The Minerals Council of South Africa has also adopted a White Paper on Women in Mining in South Africa aimed at streamlining industry strategies to advancing women in mining. They came up with a host of strategies, including closing the gender pay gap, adaptation of workplaces to meet a woman’s needs and collaborations with relevant partners that advance the cause of women in mining.
Most importantly, I believe, is to show support for artisanal and small-scale mining. Support them by introducing them to safer working methods, responsible social and environmental practices, and alternatives to livelihood programmes, especially when your operations displace them. Also, support legislation that would benefit artisanal and small-scale mining.

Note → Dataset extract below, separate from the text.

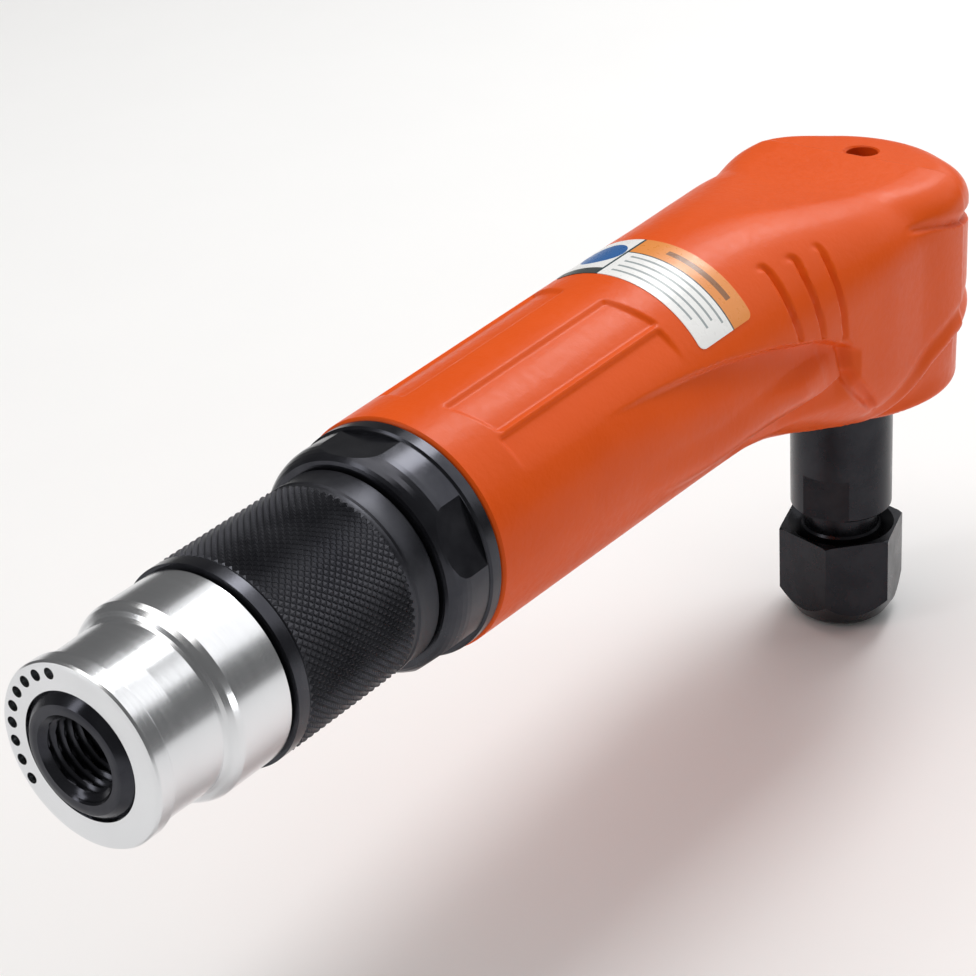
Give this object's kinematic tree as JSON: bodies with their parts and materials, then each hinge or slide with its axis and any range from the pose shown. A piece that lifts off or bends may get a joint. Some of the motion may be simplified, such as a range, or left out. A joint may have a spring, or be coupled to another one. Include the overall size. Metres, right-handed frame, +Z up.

We are farther from equitable female representation on mine sites today than we were 200 years ago. And although we have been given back the right to be underground, the issues we face are the same ones we faced 200 years ago. Except now men think we can’t even do the job because they have not seen us do these jobs in 200 years. And so, it is important that this time around, we have to fix the environment before women just opt out of the industry all together.
So, in conclusion, get out there and spread the word. We are not getting women into mining, we are getting women BACK to mining.